To be honest, in real life the 3" is actually only 2 and a half inches deep. That makes 1 and a half and a 3/4" , which is a quarter inch thin but unless you have 1/4" ply, which is sold, for a filler, that is it. I should have said that the 1"x that I mentioned is usually a rough cut. That is my bad.


To address where the water is entering from, I have done several mobile homes with floor rot at the front door, and it has always been the door. It usually enters between the bottom of the door and the threshold, and sometimes it enters other places around the door, yet I haven't seen floor at the front doors rotted from water entering somewhere other than the front door. When you get the door off, you will obviously need to also remove the threshold, as you intend to replace it with a larger door. Check for rot under the threshold. If you see one area around where a screww fastened it to the plate, see if you see a trail where water went into the floor.


----------



## starjj (May 2, 2005)

http://www.mobilehomerepair.com/ Don't know if this will be any help or not but you can check it out


----------



## Farmer Dave (Jan 1, 2003)

Bob Huntress said:


> To address where the water is entering from, I have done several mobile homes with floor rot at the front door, and it has always been the door. It usually enters between the bottom of the door and the threshold, and sometimes it enters other places around the door, yet I haven't seen floor at the front doors rotted from water entering somewhere other than the front door. When you get the door off, you will obviously need to also remove the threshold, as you intend to replace it with a larger door. Check for rot under the threshold. If you see one area around where a screww fastened it to the plate, see if you see a trail where water went into the floor.



When there is a heavy rain for at least a day and you have the front door open, water drips from the top of the door frame. The entire door frame and threshold is soaked and swollen with water, like a sponge. The floor directly in front of the door gives when you step on it. After a heavy rain the door is very difficult to open and nearly impossible to close and lock because of the swollen door frame. There is an aluminum overhang above the front door that keeps water from getting in from the outside which is why I think the water is getting in from behind the metal siding somewhere.


----------



## wildcat6 (Apr 5, 2011)

I am looking into replacing my front styrofoam door as well. Do you have to have a special mobilehome door or can I just go down to Lowe's and pick up a door. I imagine that like everything else on a Mobile Home that it has odd measurements and normal doors probably don't work.


----------



## Farmer Dave (Jan 1, 2003)

wildcat6 said:


> I am looking into replacing my front styrofoam door as well. Do you have to have a special mobilehome door or can I just go down to Lowe's and pick up a door.
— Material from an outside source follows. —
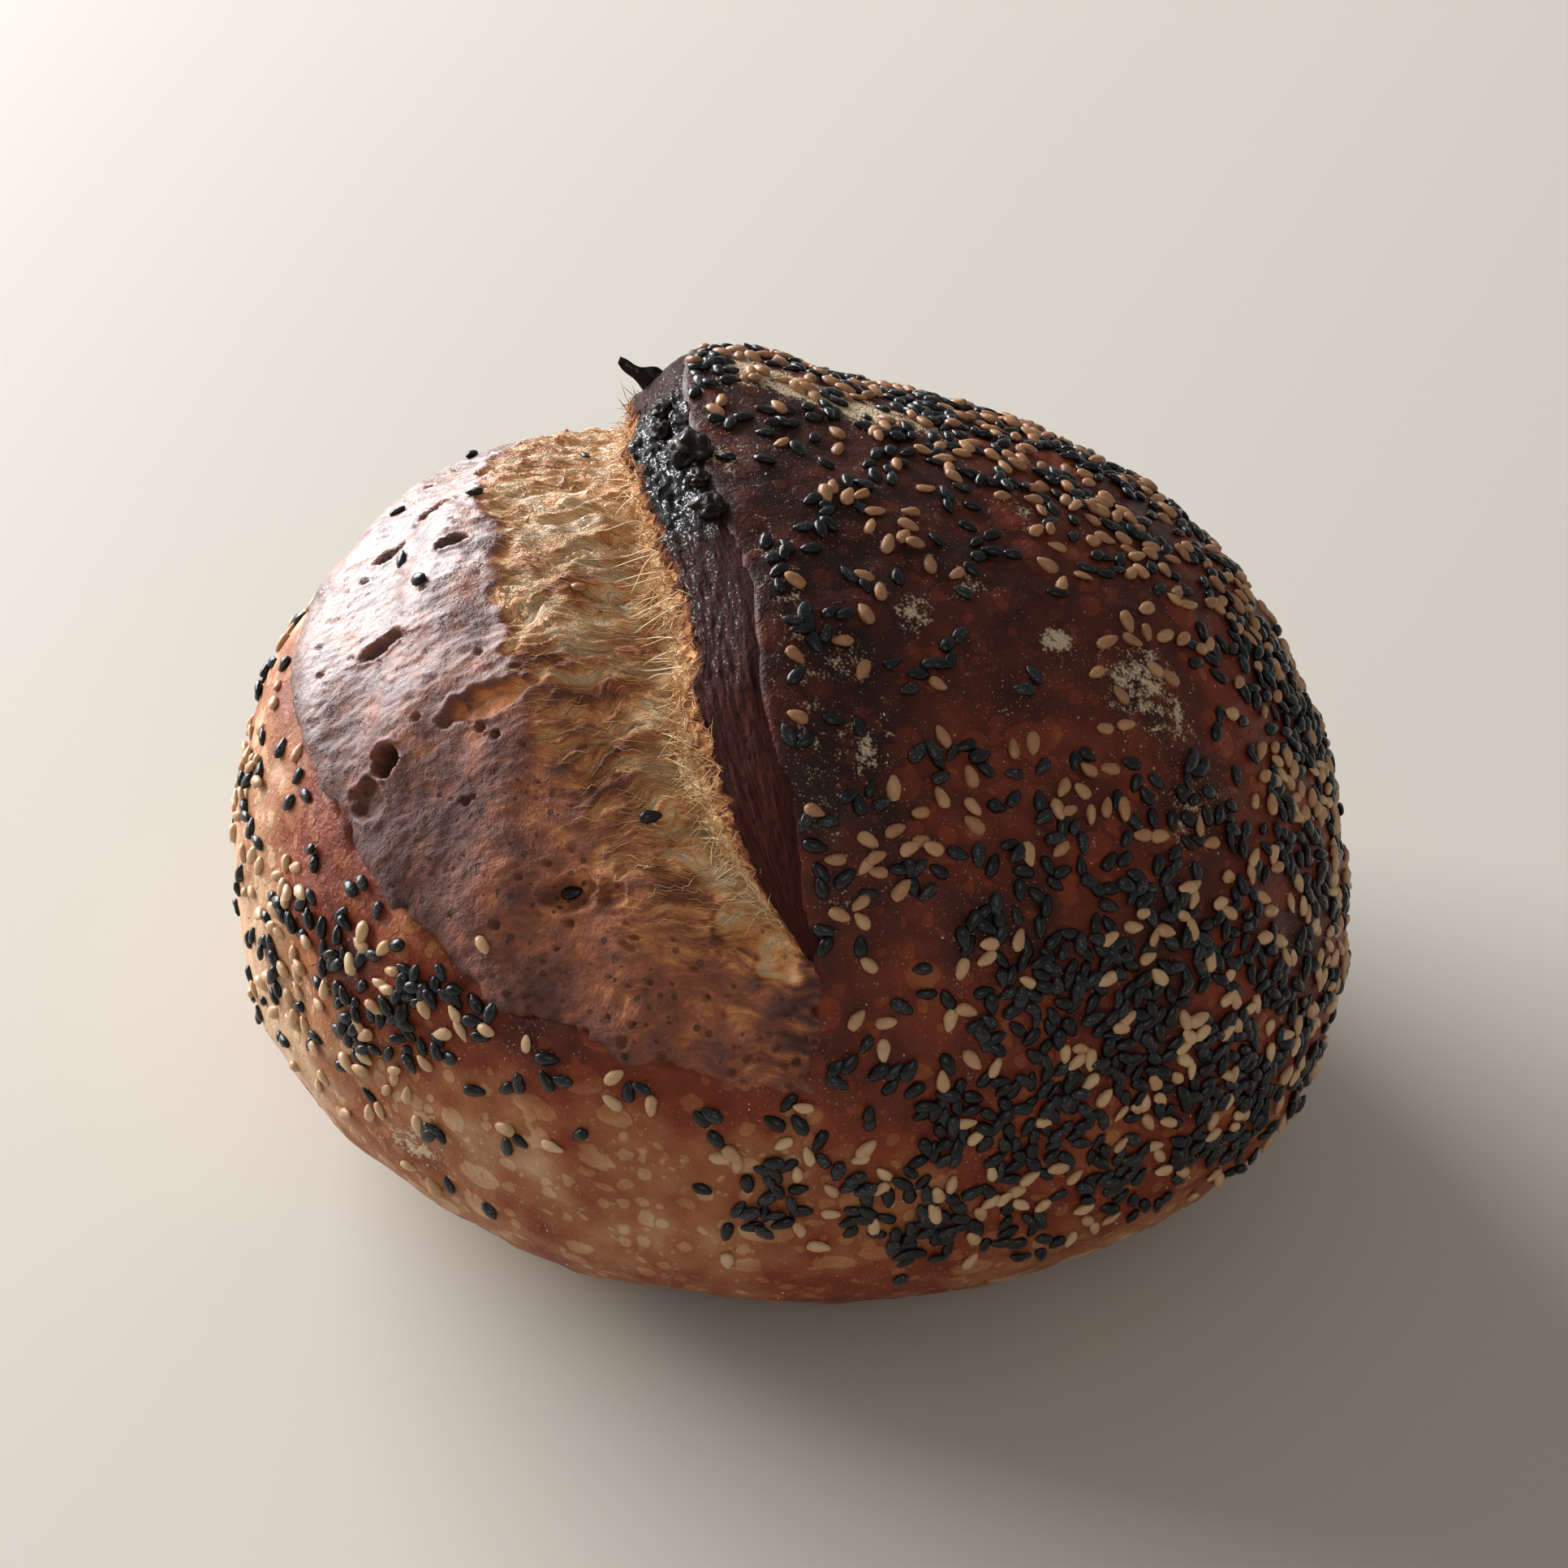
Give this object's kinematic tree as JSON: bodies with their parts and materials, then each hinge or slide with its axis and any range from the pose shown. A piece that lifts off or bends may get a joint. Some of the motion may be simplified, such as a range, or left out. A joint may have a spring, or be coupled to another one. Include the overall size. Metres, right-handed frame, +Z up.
{
  "type": "sourdough loaf",
  "caption": "Round sourdough loaf with one long score opened into a raised ear, crusted with black and pale sesame.",
  "frame": {"origin": "middle of the flat base that the loaf rests on", "axes": "+X across the loaf, the long way; +Y from the front to the back, along the score; +Z up"},
  "size_m": [0.1748, 0.1587, 0.1169],
  "materials": {
    "crust": "baked crust, dark brown, satin"
  },
  "bodies": {
    "root": {"loaf": "crust"}
  },
  "joints": []
}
I imagine that like everything else on a Mobile Home that it has odd measurements and normal doors probably don't work.



Everything on a mobile home is not a standard measurement like you would have in a regular stick home. I refuse to buy the cheap quality and overpriced MH products. The MH exterior doors are styrofoam with either a vinyl or thin metal skin over it...very easy to break into. My door frame is nothing more than pressed fiber of some type...not solid wood. When I replace it, I will put in real solid wood for the door frame and find a solid wood door and cut it down to fit the opening. Good luck with your front door project.


----------



## Bob Huntress (Dec 17, 2012)

wildcat6 said:


> I am looking into replacing my front styrofoam door as well. Do you have to have a special mobilehome door or can I just go down to Lowe's and pick up a door. I imagine that like everything else on a Mobile Home that it has odd measurements and normal doors probably don't work.


Wildcat, a couple problems with replacing a mobile home door with a standard residential door, include the size of the opening that Farmer Dave has rightly pointed out, requires making a larger rough openning. That alone wouldn't be such a big deal, yet, the other, and more challenging issue is that 2"X3" framing isn't usually enough to support the much heavier door used in residential construction. The door width is also greater and if it is pre hung, the jam is usually for a 2"X4", though some are sold for 2"X6" framed homes. It can be done, mind you, yet it isn't as simple as pulling the last one and installing the new one.


----------



## Bob Huntress (Dec 17, 2012)

Farmer Dave, if you have a bent metal awning, I can see that as being a likely leak point.


----------



## HillbillyOutlaw (Dec 13, 2012)

Farmer Dave said:


> Thanks to everyone for your replys. My MH is a 1994 Fleetwood and water is getting in somewhere above the front door. The roof is metal and I don't see anyplace where the water could be leaking in up there. I suspect it's getting in behind the metal sheeting on the side of the MH. There is a seam in the roof gutter above the door so I think that has got to be the only place where water could get in at. I filled the seam with silicon but that didn't work.
> 
> I will need to fix the leaking problem before I replace the door and floor. I guess I will need to rip out the wallboard around the door and try to find where the water is coming in at. That will need to wait until spring.


MH's are horrible for roof leaks and the older they get the worse the problem gets. The very best way to fix the leak problem is to put a peak roof over the length of the trailer. It's basically a long, skinny pole barn framework. Roof it with metal or shingles. We coat our roof every year and still have some leakage (it's a 1977 model and we built an addition onto it..more chance for leaks!!) Good luck, Dave.


----------



## texican (Oct 4, 2003)

Imho, one needs to be able to remodel by the seat of your pants (bush engineering) if they work on mobiles... unless they buy exact replacement parts. Very little of anything is going to fit right, because the framing isn't the same. As long as you don't mind reframing (table saw to work stock down) your fine. Found, it usually costs more for me to 'fit' something, than it is to just go out and get a stock replacement from a mobile home dealer... Doing it yourself? Of course, cheaper, as long as one has more time than money.


----------